How do you get full rides you may ask? You be a great student in elementary school, which prepares you for the honor classes in middle school, which then prepares you for the honor/AP/college classes in HS, you become a top elite student. Schools woo you so you can boost their stats and pay you to attend. You again, do great in school and employers woo you with great paying jobs, you save and invest all along the way, then grad school woos you to again boost their stats and hopefully get big donations one day from your success's. Which then gets you a big paying job without debt and lots of money in the bank. All the while you started companies along the way and grew even more and leveraged that to grow your net worth even more so.

So by stating that because I didn't have student loans that means whatever correlation you think in your brain, you need to look at it from a different point of view; what could you have done differently to be where I am? Most people go to expensive schools and maximize their student loans (or rather don't try to optimize them to mitigate them), they have herd like mentalities and justify it that education is a good investment. I looked at the equation as what would actually grow my net worth, allow me to generate cash flow into perpetuity and become like a Warren Buffet. I'm an unconventional thinker, thus why I have unconventional results.

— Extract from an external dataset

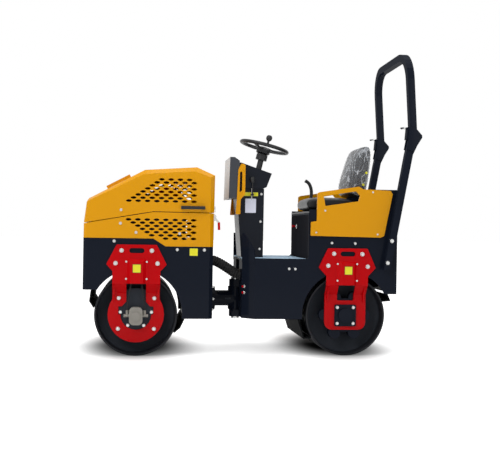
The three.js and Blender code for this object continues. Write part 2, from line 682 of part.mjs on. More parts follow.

Warren Buffet started working when he was young and under stood TVM early and look at him. I imagine he had 0 student loans upon graduation. That doesn't make him any less of a super-star, does it?

So now the question is where are all of the super-stars? Maybe they are all the business owners, maybe they don't attend business school, maybe x,y,z happens. I'm not sure, but I'd like to find out. My thirst for knowledge is unquenchable.